## [Stated goal]
Start at the line containing "Model this object" and stop at the line containing "button faces -Y."; copy those lines exactly, both ends included, and no others.

## [Working data]
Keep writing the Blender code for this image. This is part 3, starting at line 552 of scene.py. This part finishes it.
...
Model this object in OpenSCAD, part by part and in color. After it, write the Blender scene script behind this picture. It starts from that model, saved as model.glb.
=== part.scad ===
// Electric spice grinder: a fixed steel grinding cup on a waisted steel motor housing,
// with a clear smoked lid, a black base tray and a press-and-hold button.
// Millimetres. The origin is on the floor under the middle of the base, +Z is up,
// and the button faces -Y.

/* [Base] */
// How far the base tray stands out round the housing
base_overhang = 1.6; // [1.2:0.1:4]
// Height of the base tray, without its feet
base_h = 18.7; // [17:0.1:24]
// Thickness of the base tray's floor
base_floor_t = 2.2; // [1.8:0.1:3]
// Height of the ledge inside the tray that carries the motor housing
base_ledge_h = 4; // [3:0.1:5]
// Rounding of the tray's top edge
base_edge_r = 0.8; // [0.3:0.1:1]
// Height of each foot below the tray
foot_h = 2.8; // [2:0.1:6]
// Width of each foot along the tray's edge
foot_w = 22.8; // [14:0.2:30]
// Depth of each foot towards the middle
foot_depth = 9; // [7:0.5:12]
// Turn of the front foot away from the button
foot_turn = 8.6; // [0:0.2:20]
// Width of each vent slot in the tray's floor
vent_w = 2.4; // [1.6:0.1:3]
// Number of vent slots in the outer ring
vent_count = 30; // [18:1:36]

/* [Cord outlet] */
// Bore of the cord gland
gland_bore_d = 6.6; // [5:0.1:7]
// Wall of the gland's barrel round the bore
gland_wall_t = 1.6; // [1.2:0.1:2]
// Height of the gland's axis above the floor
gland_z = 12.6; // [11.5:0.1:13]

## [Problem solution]
Model this object in OpenSCAD, part by part and in color. After it, write the Blender scene script behind this picture. It starts from that model, saved as model.glb.
=== part.scad ===
// Electric spice grinder: a fixed steel grinding cup on a waisted steel motor housing,
// with a clear smoked lid, a black base tray and a press-and-hold button.
// Millimetres. The origin is on the floor under the middle of the base, +Z is up,
// and the button faces -Y.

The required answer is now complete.